Well, he's getting on, a bit, I think; you can't run forever, and he is, if I'm right, the oldest or one of the very oldest of that bunkai-based training crowd. Certainly the work he did on HAOV has been very important and a new generation of fighter, people like Burgar and Geoff Thompson and others in the `reality-based TMAs' have picked up on that work and shown in detail how well bunkai from classic kata address those HAOVs. That work still, so far as I can see, has yet to become familiar and mainstream enough to represent a major alternative to the sport-sparring kumite approach to karate. PMcC certainly deserves credit for his part in reviving that view of karate, even if he isn't in the avant-garde at this point...
 
That doctor has probably only known about Karate based on point tournament matches. Even then, I don't think he has witnessed a USA-NKF or WKF-style match, where the competitors do hit hard and fast (albeit with gloves).

I wonder if he would change his mind, if he saw one of Oyama's knockdown tournaments?
 
That doctor has probably only known about Karate based on point tournament matches. Even then, I don't think he has witnessed a USA-NKF or WKF-style match, where the competitors do hit hard and fast (albeit with gloves).

I wonder if he would change his mind, if he saw one of Oyama's knockdown tournaments?

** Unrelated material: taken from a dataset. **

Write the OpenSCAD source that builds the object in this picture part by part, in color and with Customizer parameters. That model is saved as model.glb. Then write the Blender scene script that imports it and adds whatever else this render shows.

I think you are exactly right. It is very likely that his opinion would change if he saw a knockdown tournament. What is most likely is that he would recommend young teens practice no martials at all.
 
I like that people think it's soft. Let them. It is up to us to continue to practice that which is bad-*** self defense and keep it alive. The McDojo's make the real schools that much more real. A diamond in the rough, so to speak. As long as we keep it real, it's still real. Karate's too popular anyway, IMO.